---- Extracted information

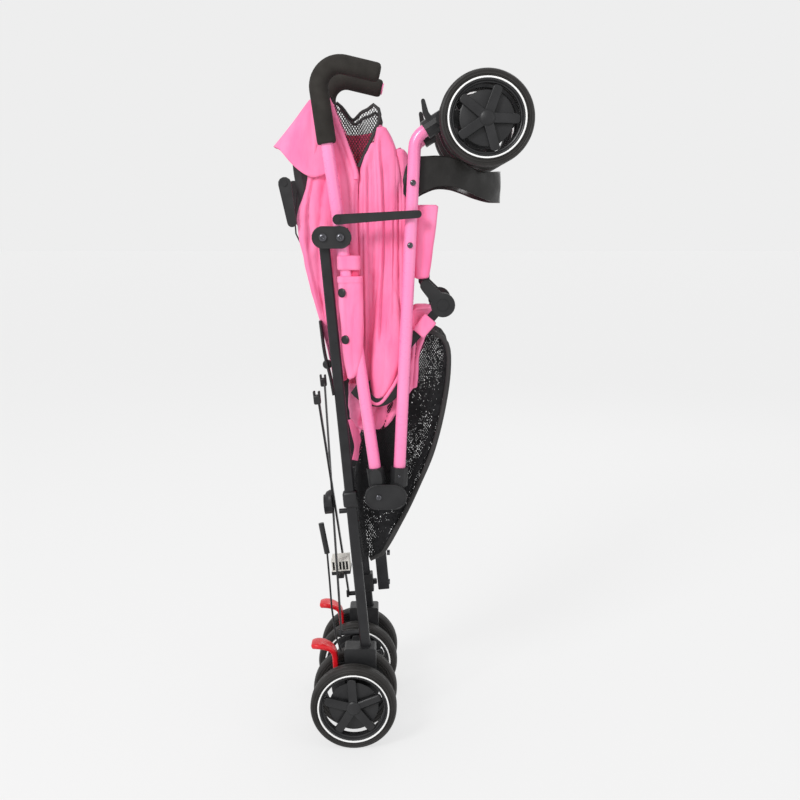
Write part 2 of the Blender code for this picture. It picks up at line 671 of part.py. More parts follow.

--------
---- Extracted information

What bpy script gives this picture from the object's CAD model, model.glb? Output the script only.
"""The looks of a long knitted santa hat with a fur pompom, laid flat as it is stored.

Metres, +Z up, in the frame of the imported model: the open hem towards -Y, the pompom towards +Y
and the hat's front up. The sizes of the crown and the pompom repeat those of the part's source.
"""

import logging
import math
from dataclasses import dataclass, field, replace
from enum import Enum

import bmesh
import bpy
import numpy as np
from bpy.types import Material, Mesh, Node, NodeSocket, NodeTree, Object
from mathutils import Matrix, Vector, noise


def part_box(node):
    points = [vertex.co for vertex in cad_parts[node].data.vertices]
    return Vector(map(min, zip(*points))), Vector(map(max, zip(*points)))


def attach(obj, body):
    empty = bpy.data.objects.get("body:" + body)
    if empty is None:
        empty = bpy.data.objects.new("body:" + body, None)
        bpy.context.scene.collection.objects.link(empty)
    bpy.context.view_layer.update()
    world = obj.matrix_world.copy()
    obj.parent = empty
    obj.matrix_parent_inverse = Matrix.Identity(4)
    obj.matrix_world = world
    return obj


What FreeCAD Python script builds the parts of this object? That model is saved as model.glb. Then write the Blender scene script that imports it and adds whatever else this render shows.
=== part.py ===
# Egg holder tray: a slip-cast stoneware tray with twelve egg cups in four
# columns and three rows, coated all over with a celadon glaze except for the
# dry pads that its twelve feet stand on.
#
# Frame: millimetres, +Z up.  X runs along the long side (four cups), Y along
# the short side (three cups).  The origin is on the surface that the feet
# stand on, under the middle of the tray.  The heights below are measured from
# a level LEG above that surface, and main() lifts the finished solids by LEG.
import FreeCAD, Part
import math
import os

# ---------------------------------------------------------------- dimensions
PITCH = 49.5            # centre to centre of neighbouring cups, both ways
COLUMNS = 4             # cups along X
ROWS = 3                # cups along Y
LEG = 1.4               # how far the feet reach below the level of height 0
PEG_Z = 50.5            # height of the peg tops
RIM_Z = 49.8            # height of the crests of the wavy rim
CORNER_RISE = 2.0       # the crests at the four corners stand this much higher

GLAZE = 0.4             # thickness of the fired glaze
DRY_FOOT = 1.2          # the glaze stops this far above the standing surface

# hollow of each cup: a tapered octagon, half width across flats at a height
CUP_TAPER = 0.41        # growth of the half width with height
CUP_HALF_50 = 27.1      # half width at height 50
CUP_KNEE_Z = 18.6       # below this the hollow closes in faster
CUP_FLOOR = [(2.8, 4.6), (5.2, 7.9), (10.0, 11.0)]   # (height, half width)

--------

### Stated task:
Repeat the entries above verbatim, but only from the line that has "obj.parent = empty" down to the line that has "CORNER_RISE = 2.0", inclusive.

### Solution for this exercise:
    obj.parent = empty
    obj.matrix_parent_inverse = Matrix.Identity(4)
    obj.matrix_world = world
    return obj


What FreeCAD Python script builds the parts of this object? That model is saved as model.glb. Then write the Blender scene script that imports it and adds whatever else this render shows.
=== part.py ===
# Egg holder tray: a slip-cast stoneware tray with twelve egg cups in four
# columns and three rows, coated all over with a celadon glaze except for the
# dry pads that its twelve feet stand on.
#
# Frame: millimetres, +Z up.  X runs along the long side (four cups), Y along
# the short side (three cups).  The origin is on the surface that the feet
# stand on, under the middle of the tray.  The heights below are measured from
# a level LEG above that surface, and main() lifts the finished solids by LEG.
import FreeCAD, Part
import math
import os

# ---------------------------------------------------------------- dimensions
PITCH = 49.5            # centre to centre of neighbouring cups, both ways
COLUMNS = 4             # cups along X
ROWS = 3                # cups along Y
LEG = 1.4               # how far the feet reach below the level of height 0
PEG_Z = 50.5            # height of the peg tops
RIM_Z = 49.8            # height of the crests of the wavy rim
CORNER_RISE = 2.0       # the crests at the four corners stand this much higher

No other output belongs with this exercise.